At Now Ask Jesus, questions about God’s plans and the meaning of this verse appear constantly from people trying to navigate waiting seasons, disappointment, fear about the future, or emotional exhaustion. Jeremiah 29:11 continues to resonate because it speaks honestly to those experiences rather than pretending they do not exist.
Key Takeaways
- Jeremiah 29:11 was written to people living through a painful waiting season.
- The verse points toward God’s faithfulness, not instant solutions.
- “Hope and a future” reflects God’s long-term care even during uncertainty.
- Reading Jeremiah 29:12–13 and Romans 8:28 deepens its meaning.
Why Jeremiah 29:11 Speaks So Deeply to Uncertain Hearts
Some Bible verses feel deeply personal even centuries later. Jeremiah 29:11 is one of them because it addresses one of the most universal human fears: the fear that life has become directionless.
Why This Verse Surfaces During Fear and Waiting
When life becomes unstable, many people begin asking whether anyone is still guiding the story.

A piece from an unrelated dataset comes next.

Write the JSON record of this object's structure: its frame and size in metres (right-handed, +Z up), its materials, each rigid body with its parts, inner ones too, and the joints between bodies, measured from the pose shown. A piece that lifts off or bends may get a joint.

Jeremiah 29:11 answers that fear directly.
The phrase:
“For I know the plans I have for you”
places intention back at the center of uncertainty. The verse shifts attention away from immediate chaos and back toward the character of God.
Importantly, the verse does not deny pain. It speaks into pain while insisting that God has not lost sight of the future.
Why “Hope and a Future” Carries So Much Weight
The promise of “hope and a future” matters because difficult seasons often make people feel trapped in the present moment.
Hope means the story is not over. Future means there is still somewhere to go.
Those two ideas carry enormous emotional weight when someone feels emotionally exhausted, spiritually discouraged, or unsure what comes next.
Why People Return to This Verse Repeatedly
People return to Jeremiah 29:11 because uncertainty is not a one-time experience. It arrives in waves:
- unexpected loss
- broken relationships
- financial instability
- illness
- delayed answers
- unanswered prayers
The verse remains meaningful because it does not promise instant relief. It promises that God’s purposes remain steady even when circumstances do not.
What Jeremiah 29:11 Actually Meant in Context
Understanding the original setting of Jeremiah 29:11 does not weaken the verse. It strengthens it.
A Promise Given During Exile
Jeremiah wrote these words in a letter sent to Jewish exiles living in Babylon after being removed from Jerusalem.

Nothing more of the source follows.